--- START ---
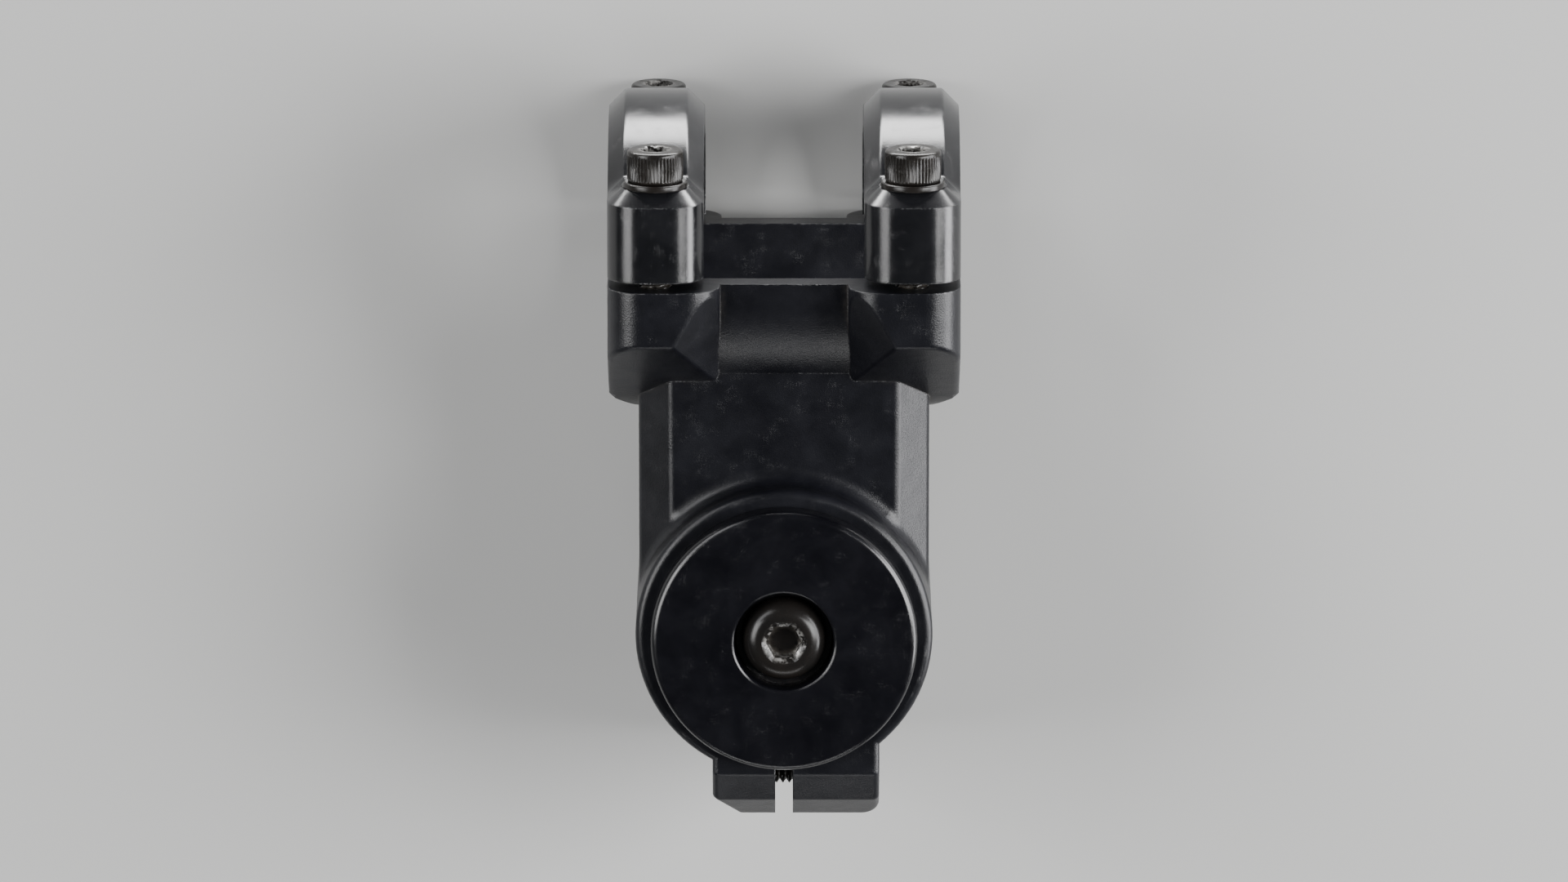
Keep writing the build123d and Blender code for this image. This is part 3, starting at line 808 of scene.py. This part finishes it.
class STEM_OT_top_cap(bpy.types.Operator):
    """Turn the preload cap with its rounded rim, recess and skirt"""
    bl_idname = "stem.top_cap"
    bl_label = "Make Cap"

    def execute(self, context):
        colours = context.scene.stem_finish_colours
        low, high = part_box("top_cap")
        bottom, top = low.z / MM, high.z / MM
        rim = (high.x - low.x) / 2 / MM
        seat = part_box("preload_screw")[1].z / MM - BUTTON_HEAD
        shoulder = top - 3.4
        hole, recess, skirt = 3.3, 6.2, 11.8
        lower_edge, upper_edge, recess_edge = 0.3, 0.9, 0.42
        centre = (0.0, 0.0, top * MM)
        finish = anodised("cap_turned_black", colours.cap, rough=0.2, specular=0.4,
                          grain_size=0.1, grain_depth=0.000006, wear=0.35, dust=0.15,
                          rings=(centre, (0, 0, 1), 0.11, 0.000005))
        rows = [row(hole, bottom), row(skirt - 0.3, bottom), row(skirt, bottom + 0.3),
                row(skirt, shoulder - 0.5), row(skirt + 0.15, shoulder - 0.12),
                row(skirt + 0.4, shoulder), row(rim - 0.35, shoulder)]
        rows += arc((rim - lower_edge, shoulder + lower_edge), lower_edge, -80, 0, 5)
        rows += arc((rim - upper_edge, top - upper_edge), upper_edge, 0, 90, 12)
        rows += [row(rim - 2.2, top), row(10.0, top), row(recess + 0.7, top)]
        rows += arc((recess + 0.45, top - recess_edge), recess_edge, 84, 172, 7)
        rows += [row(recess, top - 0.7), row(recess, seat + 0.25),
                 row(recess - 0.15, seat + 0.06), row(recess - 0.4, seat),
                 row(hole + 0.2, seat), row(hole, seat - 0.2), row(hole, bottom)]
        piece = placed_object("top_cap_turned", [spin(rows, 128, finish)], Vector(), UP, finish)
        stand_for(piece, "top_cap")
        return {"FINISHED"}


class STEM_OT_preload_screw(bpy.types.Operator):
    """Make the button head screw that draws the cap down"""
    bl_idname = "stem.preload_screw"
    bl_label = "Make Preload Screw"

    def execute(self, context):
        sizes = context.scene.stem_screw_sizes
        low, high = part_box("preload_screw")
        head_radius = (high.x - low.x) / 2 / MM
        seat = Vector((0, 0, high.z - BUTTON_HEAD * MM))
        length = (seat.z - low.z) / MM
        finish = black_oxide("preload_screw_oxide", tuple(seat), (0, 0, 1),
                             sizes.socket / 2 / MM + 0.3)
        flat, foot, dome_rows = 2.95, 0.62, 14
        head = [row(0, 0), row(head_radius - 0.2, 0), row(head_radius, 0.18),
                row(head_radius, foot)]
        rise, span = BUTTON_HEAD - foot, head_radius - flat
        for k in range(1, dome_rows + 1):
            angle = math.pi / 2 * k / dome_rows
            head.append(row(flat + span * math.cos(angle) ** 0.9, foot + rise * math.sin(angle)))
        head += socket_rows(BUTTON_HEAD, sizes.socket / MM, 1.95, 2.9, lead=0.5)
        meshes = [spin(head, 96, finish),
                  threaded_shank(PRELOAD_SHANK, length, sizes.preload_pitch, finish)]
        piece = placed_object("preload_screw_threaded", meshes, seat, UP, finish)
        stand_for(piece, "preload_screw")
        return {"FINISHED"}


class STEM_OT_star_nut(bpy.types.Operator):
    """Give the star nut inside the steerer its zinc plating"""
    bl_idname = "stem.star_nut"
    bl_label = "Finish Star Nut"

    def execute(self, context):
        finish = zinc_plate("star_nut_zinc")
        for node in ("star_nut_sleeve", "star_nut_upper_spring", "star_nut_lower_spring"):
            finish_node(node, finish)
        return {"FINISHED"}


# Stage

def make_floor(height):
    """Pale matt floor at a height."""
    settings = bpy.context.scene.stem_stage_settings
    reach = 6.0
    corners = [(-reach, -reach, 0), (reach, -reach, 0), (reach, reach, 0), (-reach, reach, 0)]
    mesh = bpy.data.meshes.new("floor")
    mesh.from_pydata(corners, [], [(0, 1, 2, 3)])
    floor = bpy.data.objects.new("floor", mesh)
    bpy.context.scene.collection.objects.link(floor)
    floor.location.z = height
    material, t, shader = new_material("floor_pale")
    mottle = t.noise(t.add("ShaderNodeTexCoord").outputs["Object"], 3.0, 2.0)
    darker = tinted(settings.floor, (0.96, 0.96, 0.96))
    t.put(t.blend(t.ramp(mottle, 0.3, 0.7), tuple(settings.floor), darker),
          shader.inputs["Base Color"])
    shader.inputs["Roughness"].default_value = 0.9
    shader.inputs["Specular IOR Level"].default_value = 0.1
    mesh.materials.append(material)


def make_world():
    """Dim, slightly cool light from all round."""
    world = bpy.context.scene.world or bpy.data.worlds.new("studio")
    bpy.context.scene.world = world
    world.use_nodes = True
    backdrop = world.node_tree.nodes["Background"]
    backdrop.inputs["Color"].default_value = (0.9, 0.95, 1.0, 1)
    backdrop.inputs["Strength"].default_value = 0.06


def soft_light(name, place, aim, width, height, watts, colour=PLAIN):
    """Rectangular softbox at place, facing aim."""
    data = bpy.data.lights.new(name, "AREA")
    data.shape = "RECTANGLE"
    data.size, data.size_y = width, height
    data.energy = watts
    data.color = colour
    lamp = bpy.data.objects.new(name, data)
    bpy.context.scene.collection.objects.link(lamp)
    lamp.location = place
    lamp.rotation_mode = "QUATERNION"
    lamp.rotation_quaternion = (Vector(aim) - Vector(place)).to_track_quat("-Z", "Y")
    lamp.visible_camera = False


def make_camera(middle):
    """Camera above and a little ahead of the stem, with the handlebar's side up."""
    settings = bpy.context.scene.stem_stage_settings
    data = bpy.data.cameras.new("camera")
    camera = bpy.data.objects.new("camera", data)
    bpy.context.scene.collection.objects.link(camera)
    data.lens = settings.lens
    data.sensor_width = 36.0
    data.clip_start, data.clip_end = 0.01, 20.0
    towards = Vector((0, -math.sin(settings.tilt), math.cos(settings.tilt)))
    above = Vector((0, -math.cos(settings.tilt), -math.sin(settings.tilt)))
    sideways = above.cross(towards)
    camera.location = middle + towards * settings.distance
    camera.rotation_mode = "QUATERNION"
    camera.rotation_quaternion = Matrix((sideways, above, towards)).transposed().to_quaternion()
    bpy.context.scene.camera = camera


class STEM_OT_stage(bpy.types.Operator):
    """Set the floor, the soft lights and the camera above and ahead of the stem"""
    bl_idname = "stem.stage"
    bl_label = "Set Stage"

    def execute(self, context):
        low, high = Vector(CAD_BOX[0]), Vector(CAD_BOX[1])
        middle = (low + high) / 2
        make_floor(low.z - 0.0002)
        make_world()
        card = Vector((0.0, -0.27, low.z + 0.001))
        soft_light("low_front_card", card, card + UP, 0.2, 0.3, 6.5)
        for name, place, width, height, watts, colour in SOFTBOXES:
            soft_light(name, place, middle, width, height, watts, colour)
        make_camera(middle)
        return {"FINISHED"}


OPERATORS = (
    STEM_OT_body_finish, STEM_OT_strap_finish, STEM_OT_strap_screws, STEM_OT_pinch_screws,
    STEM_OT_top_cap, STEM_OT_preload_screw, STEM_OT_star_nut, STEM_OT_stage,
)


class STEM_PT_looks(bpy.types.Panel):
    """Lists the stem's operators and settings"""
    bl_idname = "STEM_PT_looks"
    bl_label = "Handlebar Stem"
    bl_space_type = "VIEW_3D"
    bl_region_type = "UI"
    bl_category = "Stem"

    def draw(self, context):
        for operator in OPERATORS:
            self.layout.operator(operator.bl_idname)
        for label, group in GROUPS.items():
            box = self.layout.box()
            box.label(text=group.__doc__)
            settings = getattr(context.scene, label)
            for key in group.__annotations__:
                box.prop(settings, key)


CLASSES = (*GROUPS.values(), *OPERATORS, STEM_PT_looks)


def register():
    for cls in CLASSES:
        bpy.utils.register_class(cls)
    for label, group in GROUPS.items():
        setattr(bpy.types.Scene, label, bpy.props.PointerProperty(type=group))


def unregister():
    for label in GROUPS:
        delattr(bpy.types.Scene, label)
    for cls in reversed(CLASSES):
        bpy.utils.unregister_class(cls)


def main():
    """Registers the add-on and makes every piece."""
    register()
    for operator in OPERATORS:
        family, name = operator.bl_idname.split(".")
        getattr(getattr(bpy.ops, family), name)()


if __name__ == "__main__":
    main()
--- END ---
:: JOB ::
Please reproduce exactly the lines above, beginning with the first and ending with the line that contains "rim = (high.x - low.x) / 2 / MM", and include nothing outside that range.

:: FINISHED ANSWER ::
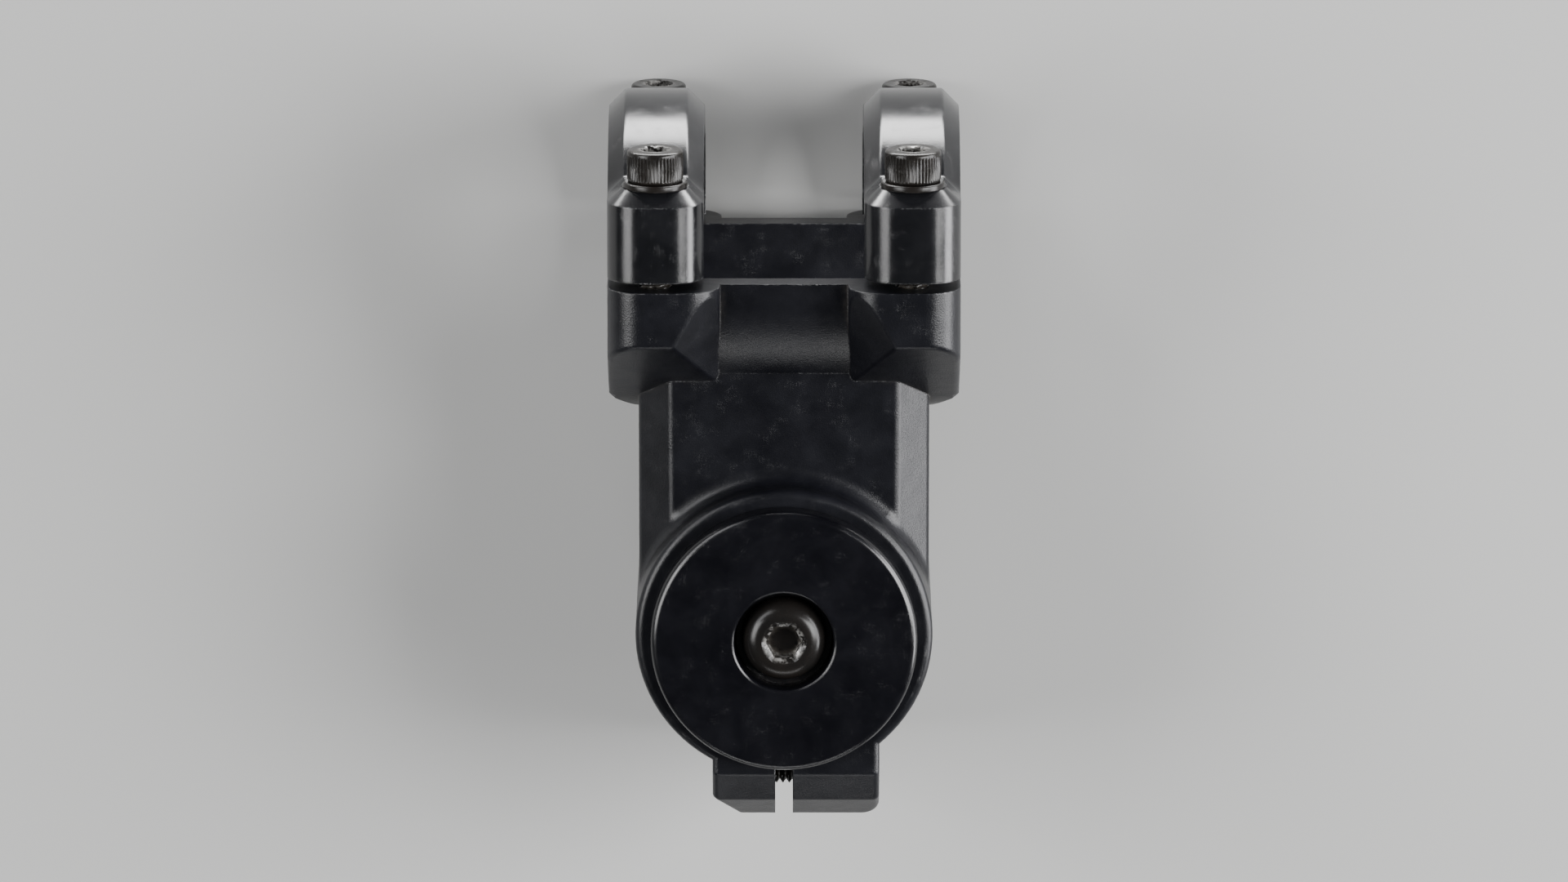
Keep writing the build123d and Blender code for this image. This is part 3, starting at line 808 of scene.py. This part finishes it.
class STEM_OT_top_cap(bpy.types.Operator):
    """Turn the preload cap with its rounded rim, recess and skirt"""
    bl_idname = "stem.top_cap"
    bl_label = "Make Cap"

    def execute(self, context):
        colours = context.scene.stem_finish_colours
        low, high = part_box("top_cap")
        bottom, top = low.z / MM, high.z / MM
        rim = (high.x - low.x) / 2 / MM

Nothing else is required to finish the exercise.